75 and Triennes were pretty much no-brainers, with the citrus aspects of both complementing the lemon confit and saffron puree, and providing tartness and crispness to balance the salmon and cous cous. Saint Gregory, as we all know, is a smart little alternative to pinot noir and a favorite of mine with richer fish and earthier flavors. Saint Gregs is light in body but substantial of flavor and juicy fruit, as well as possessing a slight brooding funkiness and zippy spice. We could truly taste Gregs with the salmon dish, not just sense it, and in this way it became not only the most challenging pairing with Course 2, but also a way to showcase a truly special wine. (And it showed--we practically sold out of it!)
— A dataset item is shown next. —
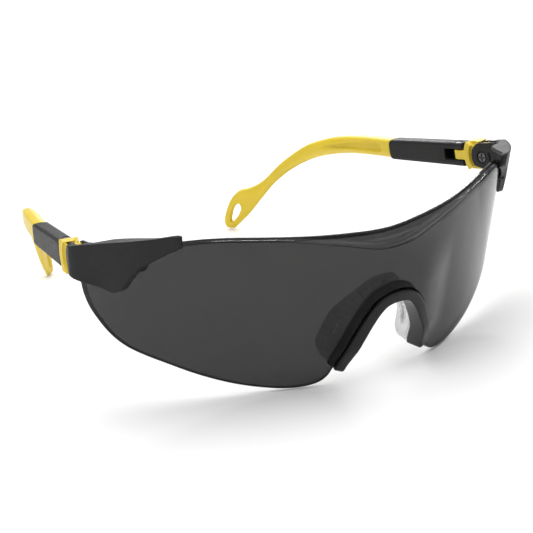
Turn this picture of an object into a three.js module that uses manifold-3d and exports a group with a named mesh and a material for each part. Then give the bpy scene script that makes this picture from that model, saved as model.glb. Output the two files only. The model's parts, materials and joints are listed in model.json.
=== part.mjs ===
// Wrap-around safety spectacles with adjustable tilt and adjustable temple length.
//
// Glasses frame, millimetres: +X across the width, +Y from the lens towards the ears, +Z up, with the
// origin on the symmetry plane at the front of the lens, level with the middle of its brow.
// The right-hand pieces are modelled on +X and mirrored for the left. Each temple has its own frame:
// origin on the tilt pivot, x outboard, y back along the temple, z up.
// The whole group is then pitched so that the lens lobes and the two temple loops stand on z = 0.

import * as THREE from 'three';
import { mergeVertices } from 'three/addons/utils/BufferGeometryUtils.js';
import Module from 'manifold-3d';

const wasm = await Module();
wasm.setup();

// ---------------------------------------------------------------- driving dimensions

const GAP = 0.3;                 // running gap between pieces

const REST_PITCH = 8.56;         // degrees, glasses frame to table frame

const LENS = {
  rearX: 72.1,                   // half width at the rear edge of the lens
  rearY: 50.6,                   // depth of the wrap
  frontHandle: 26,               // length of the flat front, as a curve handle
  rearHandle: 21.8,              // length of the straight side, as a curve handle
  rearAngle: 12.2,               // degrees between the lens side and +Y
  lean: 0.1,                     // inward lean per mm of drop
  bulge: 3,                      // how far the lens stands forward round the top of the nose opening
  thickness: 2.2,
};

// Heights along the lens, as pairs of distance from the middle (along the curve) and z.
const CREASE = [[0, 2], [5, 2.3], [10, 3.5], [16, 5], [24, 6.5], [32, 7.4], [41, 7.5], [50, 7.1],
  [60, 5.5], [70, 2.8], [78, -0.2], [82, -2.3]];
const NOSE_EDGE = [[0, -10.5], [3, -10.9], [5.6, -12.1], [7.9, -14.5], [10.1, -18], [12.5, -22.8],
  [14.5, -27.3], [16.3, -31.6], [17.6, -35], [19.2, -37.4], [22, -39.1]];
const LOBE_EDGE = [[26.8, -40.1], [32.5, -40.2], [38.7, -39.6], [45.3, -38.6], [52, -37.1], [58.5, -35.3],
  [65.2, -33.2], [72.6, -31.1], [76.9, -29.7], [80.7, -27.8], [84.2, -25.2], [87.2, -22.2],
  [89.8, -19.2], [91.4, -15.8], [92, -12.2]];

const LEDGE = {
  reach: 55,                     // half length along the curve
  depth: 2.7,
  middleDepth: 4.8,
  middleRise: 2,                 // how far the rear rim stands above the crease in the middle
  middleReach: 22,
  thickness: 1.6,
};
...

Favorites: All three, but Saint Gregory was the special favorite
Course 3: Roasted plum and frangiapane tart with almond-plum ice cream
Preliminary Pairings: NV Patrick Bottex Vin du Bugey-Cerdon, 2005 Oremus Late-Harvest Tokaji
Frangiapane isn't for everybody, but die-hards are obsessed with it. Frangiapane is basically the cake form of almond paste (controversial marzipan is the candy form). I think frangiapane is deeeeeelish, and absolutely wonderful with fruit. Course 3 was fairly straightforward, with Klug Farm plums as the main component in the tart with a light-as-air shortdough crust. Melissa swirled plum sorbet into almond brittle ice cream to create the dreamiest dreamsicle. Bugey, oh Bugey, will you ever disappoint us? Probably not. If any of you out there have not been to Lula to experience the Bug, shame on you. Two recent converts (ladies at the bar with the bundt cake, can I get a what-what) can attest to Bugey's power as an aphrodisiac. The juicy sweet red fruit notes enhanced the sugar-plum-fairy tart while standing up to the rich and buttery crust and ice cream components. Tojaki was just good--definitely not bad, but didn't complete the package as well as Bug. I think that the citrus notes in Oremus were slightly overwhelming and didn't quite mesh with the almond flavors as I had hoped.
Favorite: Bugey, natch. And Frangelico, which Kendal and Dave were kind enough to sample for us.
I should be up and running (or, at least, making the rounds in my low-healed pumps) by tomorrow, and hopefully I'll see many of you sampling the goods. E-kisses!